#### What is asked
Write out each line from the data below that includes the word "joints".

#### Data segment

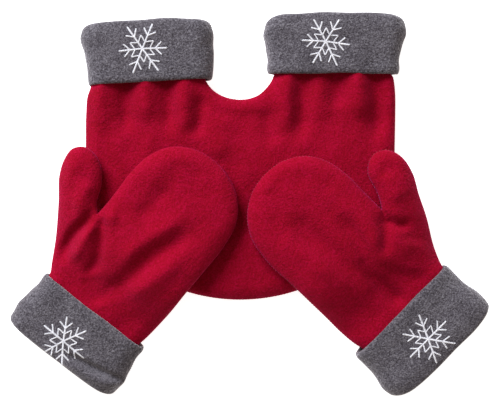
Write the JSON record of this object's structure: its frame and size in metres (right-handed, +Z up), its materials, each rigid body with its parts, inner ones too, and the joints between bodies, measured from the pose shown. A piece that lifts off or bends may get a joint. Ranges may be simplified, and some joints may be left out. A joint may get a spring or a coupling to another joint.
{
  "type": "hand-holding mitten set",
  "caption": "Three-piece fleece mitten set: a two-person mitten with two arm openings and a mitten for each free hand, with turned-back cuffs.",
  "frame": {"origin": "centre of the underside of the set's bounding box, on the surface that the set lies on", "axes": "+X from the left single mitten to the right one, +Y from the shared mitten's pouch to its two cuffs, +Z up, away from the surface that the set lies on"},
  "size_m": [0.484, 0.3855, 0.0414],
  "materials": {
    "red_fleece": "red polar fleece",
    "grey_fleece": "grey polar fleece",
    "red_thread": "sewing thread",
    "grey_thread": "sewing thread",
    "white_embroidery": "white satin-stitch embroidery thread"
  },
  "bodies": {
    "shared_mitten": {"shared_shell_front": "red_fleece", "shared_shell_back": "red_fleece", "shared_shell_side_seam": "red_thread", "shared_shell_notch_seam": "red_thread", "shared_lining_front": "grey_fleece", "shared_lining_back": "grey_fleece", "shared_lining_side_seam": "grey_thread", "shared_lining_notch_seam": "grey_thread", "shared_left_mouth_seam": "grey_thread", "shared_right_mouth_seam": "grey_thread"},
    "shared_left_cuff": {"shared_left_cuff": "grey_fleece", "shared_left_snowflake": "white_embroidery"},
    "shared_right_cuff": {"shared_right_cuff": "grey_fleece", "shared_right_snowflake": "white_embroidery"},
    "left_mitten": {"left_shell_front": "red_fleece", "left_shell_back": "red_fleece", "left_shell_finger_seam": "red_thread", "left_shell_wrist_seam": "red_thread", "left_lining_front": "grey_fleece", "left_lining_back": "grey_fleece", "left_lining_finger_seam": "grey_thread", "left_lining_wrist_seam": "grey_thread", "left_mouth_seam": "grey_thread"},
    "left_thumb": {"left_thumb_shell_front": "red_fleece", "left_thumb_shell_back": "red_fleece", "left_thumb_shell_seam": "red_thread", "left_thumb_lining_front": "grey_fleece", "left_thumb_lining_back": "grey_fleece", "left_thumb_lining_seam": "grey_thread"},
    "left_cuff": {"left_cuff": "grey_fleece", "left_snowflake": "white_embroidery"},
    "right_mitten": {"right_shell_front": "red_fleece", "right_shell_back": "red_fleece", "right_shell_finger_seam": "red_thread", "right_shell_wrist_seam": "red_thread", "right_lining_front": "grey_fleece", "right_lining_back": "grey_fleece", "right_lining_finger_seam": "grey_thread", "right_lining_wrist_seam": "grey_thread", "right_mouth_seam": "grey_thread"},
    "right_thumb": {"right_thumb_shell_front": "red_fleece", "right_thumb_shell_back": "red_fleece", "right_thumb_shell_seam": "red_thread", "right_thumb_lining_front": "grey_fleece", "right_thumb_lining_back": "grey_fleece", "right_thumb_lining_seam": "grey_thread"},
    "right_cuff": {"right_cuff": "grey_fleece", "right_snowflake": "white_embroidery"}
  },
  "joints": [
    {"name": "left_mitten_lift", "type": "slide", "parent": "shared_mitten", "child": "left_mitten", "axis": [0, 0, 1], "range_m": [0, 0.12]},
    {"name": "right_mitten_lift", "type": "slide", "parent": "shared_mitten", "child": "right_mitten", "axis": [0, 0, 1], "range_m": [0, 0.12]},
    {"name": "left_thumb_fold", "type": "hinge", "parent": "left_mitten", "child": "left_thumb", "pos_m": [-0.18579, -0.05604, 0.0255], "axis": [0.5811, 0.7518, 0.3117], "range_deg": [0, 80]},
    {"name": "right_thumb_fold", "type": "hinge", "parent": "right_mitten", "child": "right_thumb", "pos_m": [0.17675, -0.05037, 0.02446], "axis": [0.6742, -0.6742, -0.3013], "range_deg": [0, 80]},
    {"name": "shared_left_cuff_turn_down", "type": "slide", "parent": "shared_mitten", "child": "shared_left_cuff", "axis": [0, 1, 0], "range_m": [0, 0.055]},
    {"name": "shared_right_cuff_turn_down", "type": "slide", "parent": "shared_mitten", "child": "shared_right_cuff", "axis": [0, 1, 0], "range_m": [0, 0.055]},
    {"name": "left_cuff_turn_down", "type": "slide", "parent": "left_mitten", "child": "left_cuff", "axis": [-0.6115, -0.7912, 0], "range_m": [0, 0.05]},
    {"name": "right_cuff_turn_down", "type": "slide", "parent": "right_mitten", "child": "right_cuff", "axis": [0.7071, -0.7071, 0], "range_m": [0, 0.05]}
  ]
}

#### Output below
Write the JSON record of this object's structure: its frame and size in metres (right-handed, +Z up), its materials, each rigid body with its parts, inner ones too, and the joints between bodies, measured from the pose shown. A piece that lifts off or bends may get a joint. Ranges may be simplified, and some joints may be left out. A joint may get a spring or a coupling to another joint.
  "joints": [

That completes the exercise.